Slippage and Price Impact
Slippage Tolerance
Slippage tolerance is an important setting to understand when trading cryptocurrencies on Auriswap. It represents the maximum amount of price change you’re willing to accept for your trade. Here’s how it works:
What is Slippage Tolerance?: Because cryptocurrency prices are constantly changing, slippage tolerance helps you decide how much price fluctuation you can tolerate. It’s a safeguard that ensures your trade is processed even if the price changes slightly while the transaction is being completed.
High Slippage Tolerance: If you set a high slippage tolerance, your trade is more likely to be executed even if the market is moving quickly. However, this means you might end up paying more than you initially expected because the price could have changed since you made the trade request.

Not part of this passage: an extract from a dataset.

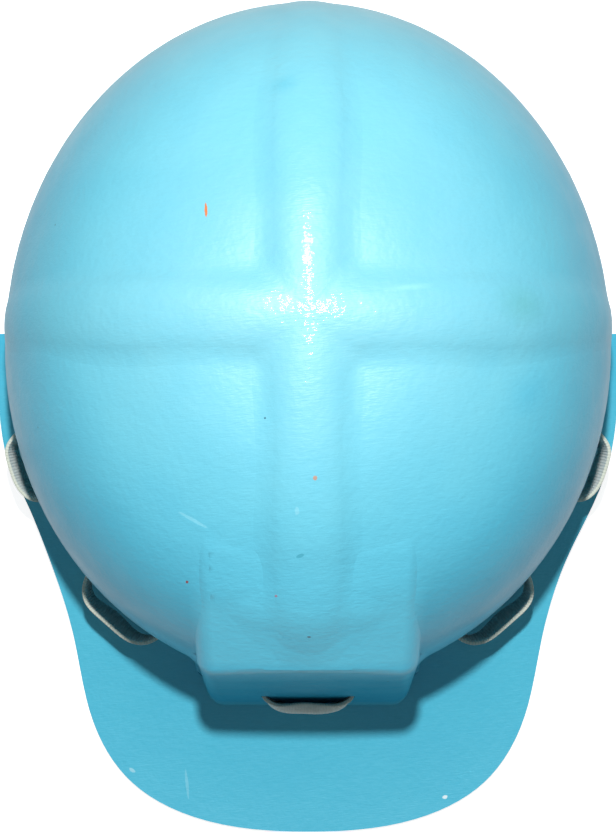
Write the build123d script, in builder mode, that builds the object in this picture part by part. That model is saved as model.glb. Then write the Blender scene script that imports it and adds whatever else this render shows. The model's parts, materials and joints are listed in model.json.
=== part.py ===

Low Slippage Tolerance: If you set a low slippage tolerance, you’re less likely to pay more than you intended. But, your trade might not go through if the market price shifts too much before your transaction is confirmed.
In summary, adjusting your slippage tolerance helps balance between ensuring your trade is executed and controlling the price you pay.
Understanding Price Impact
Price impact is a measure of how much your trade affects the price of a token. Here’s a breakdown:
What is Price Impact?: When you make a trade, the size of your trade relative to the amount of liquidity in the pool can affect the token’s price. Price impact tells you how much the price of the token will change due to your transaction.
High Price Impact: If your trade is large relative to the liquidity in the pool, it can cause the token’s price to move significantly. This often happens when liquidity is low. A higher price impact means you might end up paying more than the current market price.
Low Price Impact: If your trade is small compared to the liquidity available, the price impact will be minimal. This usually means you’ll pay closer to the market price and face lower transaction costs.
In essence, understanding price impact helps you gauge how your trade size affects the market and helps you make more informed trading decisions.